Fans of Russian novels will appreciate the analogy Harold Meyerson used to explain why the online publication he works for, The American Prospect, has stopped running those annoying programmatic ads that interrupt the flow of website content:
Let’s say you’re reading The Brothers Karamazov and wondering if Ivan will silently decide to let his illegitimate half-brother knock off their horrible old man. It’s gripping stuff, Dostoevsky is ratcheting up the tension, and the last thing you’d want is to turn the page and encounter an ad for a big sale on samovars. You don’t want a samovar, you don’t need a samovar and, what’s worse, the tale that Dostoyevsky has so brilliantly spun has abruptly ground to a halt.

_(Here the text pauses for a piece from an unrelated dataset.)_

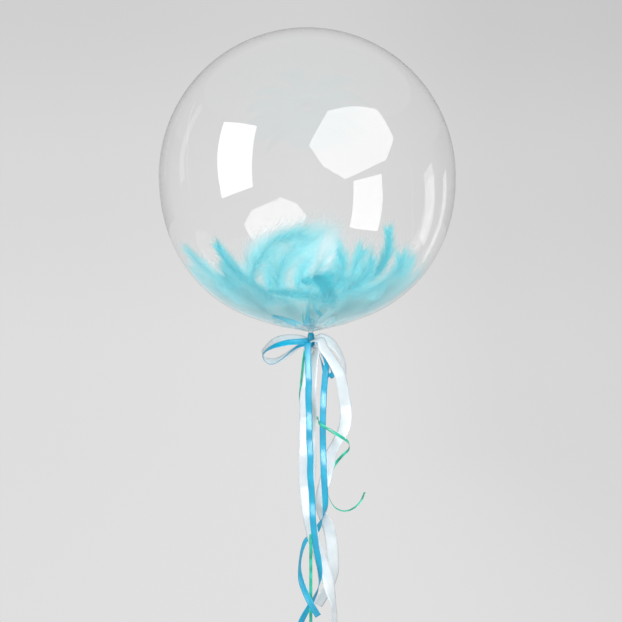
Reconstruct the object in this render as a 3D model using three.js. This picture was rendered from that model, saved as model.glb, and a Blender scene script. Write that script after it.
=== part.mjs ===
// A clear bubble balloon, floating on a taut ribbon tether, with a bow and ribbon tails tied at its neck.
// Millimetres, +Z up. The origin is the foot of the loop at the tether's lower end, which is what holds it.
import * as THREE from "three";

// The inflated bubble
const BUBBLE_WIDTH = 480;
const BUBBLE_HEIGHT = 491; // from the gathered pinch to the crown
const FULLNESS = 2.13; // power of the lower half's curve, where 2 would be round
const FOOT_HEIGHT = 8; // above the pinch, where that curve meets the axis
const PINCH_Z = 540;
const LEAN_DEG = 1.3; // it leans a little towards -X over the pinch
const CONE_RADIUS = 78; // where the flat gathered cone at the foot meets the round body
const AROUND = 64; // faces round the bubble
const PLEATS = 16;
const PLEAT_DEPTH = 1.4; // of the film's gathers, where they are deepest
const PLEAT_CREST = 18; // radius where they are deepest
const PLEAT_REACH = 90; // radius where they run out

// The neck below the pinch, and the wrap of ribbon round it
const NECK_RADIUS = 3;
const NECK_LIP_RADIUS = 4.6;
const NECK_LENGTH = 36;
const TIE_TOP = 5; // below the pinch
const TIE_HEIGHT = 19;
const TIE_INNER = 4;
const TIE_OUTER = 5.8;

// The ribbons
const BLUE_WIDTH = 10;
const WHITE_WIDTH = 20;
const GREEN_WIDTH = 5;
const RIBBON_THICKNESS = 0.7;
const TETHER_TOP = PINCH_Z - NECK_LENGTH - 0.6; // just under the lip of the neck
const KNOT_Z = 38;
const KNOT_RADIUS = 3.6;
const KNOT_HEIGHT = 9;
const LOOP_WIDTH = 17;
const LOOP_GAP = 0.5;
const LOOP_STEPS = 36;
const TAIL_STEPS = 50;
const CURL_STEPS = 72;
const TETHER_STEPS = 24;

const clearFilm = new THREE.MeshStandardMaterial({
  color: 0xdfe6e6,
  roughness: 0.03,
  metalness: 0,
  transparent: true,
  opacity: 0.3,
});
const blueSatin = new THREE.MeshStandardMaterial({ color: 0x12addb, roughness: 0.38 });
const whiteSatin = new THREE.MeshStandardMaterial({ color: 0xf0f3f8, roughness: 0.42 });
const greenRibbon = new THREE.MeshStandardMaterial({ color: 0x28aa90, roughness: 0.3 });

const balloon = new THREE.Group();

function addPiece(parent, name, geometry, material) {
  const piece = new THREE.Mesh(geometry, material);
  piece.name = name;
  parent.add(piece);
  return piece;
}

// A profile of [radius, height] pairs turned round the Z axis
function turned(profile, around) {
  const points = profile.map(([radius, height]) => new THREE.Vector2(radius, height));
  return new THREE.LatheGeometry(points, around).rotateX(Math.PI / 2);
}

// The bubble's half outline, upwards from the lip of the neck, with heights from the pinch: a neck,
// a flat gathered cone, a lower half a little fuller than round, and a round upper half.
function bubbleProfile() {
  const side = BUBBLE_WIDTH / 2;
  const middle = BUBBLE_HEIGHT - side;
  const depth = middle - FOOT_HEIGHT;
  const lower = (radius) => middle - depth * (1 - (radius / side) ** FULLNESS) ** (1 / FULLNESS);
  const neck = [
    [0, -NECK_LENGTH],
    [NECK_LIP_RADIUS, -NECK_LENGTH],
    [NECK_RADIUS, -TIE_TOP - TIE_HEIGHT],
    [NECK_RADIUS, -TIE_TOP],
    [NECK_RADIUS, -1],
  ];
  const cone = new THREE.SplineCurve(
    [
      [5, 1.2],
      [16, 4],
      [34, 7.4],
      [56, 12],
      [CONE_RADIUS, lower(CONE_RADIUS)],
    ].map(([radius, height]) => new THREE.Vector2(radius, height)),
  );
  const start = Math.asin(CONE_RADIUS / side);
  const rings = 26;
  const body = Array.from({ length: rings - 1 }, (_, i) => {
    const angle = THREE.MathUtils.lerp(start, Math.PI, (i + 1) / rings);
    const radius = side * Math.sin(angle);
    return [radius, angle < Math.PI / 2 ? lower(radius) : middle - side * Math.cos(angle)];
  });
  return [...neck, ...cone.getPoints(8).map((p) => [p.x, p.y]), ...body, [0, BUBBLE_HEIGHT]];
}

// Gathers that radiate from the pinch: the film rises and falls round it
function gathered(geometry) {
  const place = geometry.getAttribute("position");
  for (let i = 0; i < place.count; i += 1) {
    const [x, y, z] = [place.getX(i), place.getY(i), place.getZ(i)];
    const radius = Math.hypot(x, y);
    const growing = radius / PLEAT_CREST;
    const fading = (PLEAT_REACH - radius) / (PLEAT_REACH - PLEAT_CREST);
    const depth = z > 0 && z < CONE_RADIUS ? Math.max(Math.min(growing, fading), 0) : 0;
    place.setZ(i, z + PLEAT_DEPTH * depth * Math.cos(PLEATS * Math.atan2(y, x)));
  }
  return geometry;
}

// The direction that a ribbon's width takes: turn, in degrees round Z from +X, and rise above level
function widthDirection(turn = 0, rise = 0) {
  const [t, r] = [turn, rise].map(THREE.MathUtils.degToRad);
  return new THREE.Vector3(Math.cos(t) * Math.cos(r), Math.sin(t) * Math.cos(r), Math.sin(r));
}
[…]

Meyerson and a few other online publications are swimming against the tide. The corporate advertising machine is polluting the Internet as thoroughly as it polluted other mediums, especially TV. You’re trying to watch a news show. You don’t want a weight-loss drug, you don’t need a weight-loss drug, but the machine pitches it anyway because some other TV watchers will jump at the chance to buy it, even after the pitchman lists the drug’s potentially gruesome side effects. And then there are ten more ads to sit through before the news show resumes.
“So what are you raving about?” my neighbor Swamp Rabbit shouted from his front porch. “Everything’s for sale — junk food, booze, cars, hair-grow pills. Why single out weight-loss drugs?”
I was about to answer but Victor Cortez, Swamp Rabbit’s parole officer, beat me to it. He said drug ads are the worst. Pharma companies are creating drugs for every malady known to Man. They’re running out of goofy names for new drugs, there are so many of them. They’re making big money, and the TV overlords get a cut of the profits.
“It used to be that pharma sent good looking women to sell drugs directly to doctors at their offices,” Victor explained. “Now it’s all done remotely. The peddlers know which TV shows the old folks watch and they snow them under with drug ads. Then the old folks ask the doctors to score for them.”
“But you’re right, pharma is just the tip of the iceberg,” he added. “Junk food companies target kids’ shows. Football fans are bombarded with beer and cars and erectile dysfunction. Women’s shows push underwear and perfume — and weight-loss drugs, of course. Product placement was always important, but it’s a science in the AI age.”
“The science of constant distraction from anything that might hold our attention and compel us to think,” I said. “It’s called consumerism. Its practitioners rule the world.”
“I’m thinking of the movie Network,” I added. “The part where Harold Beale warns the audience to turn off their TV sets.”
Swamp Rabbit, who’d been silent, suddenly spoke up. “I don’t know about TV, but that book where the half-brother kills the old man is really long. A couple ads wouldn’t spoil it.”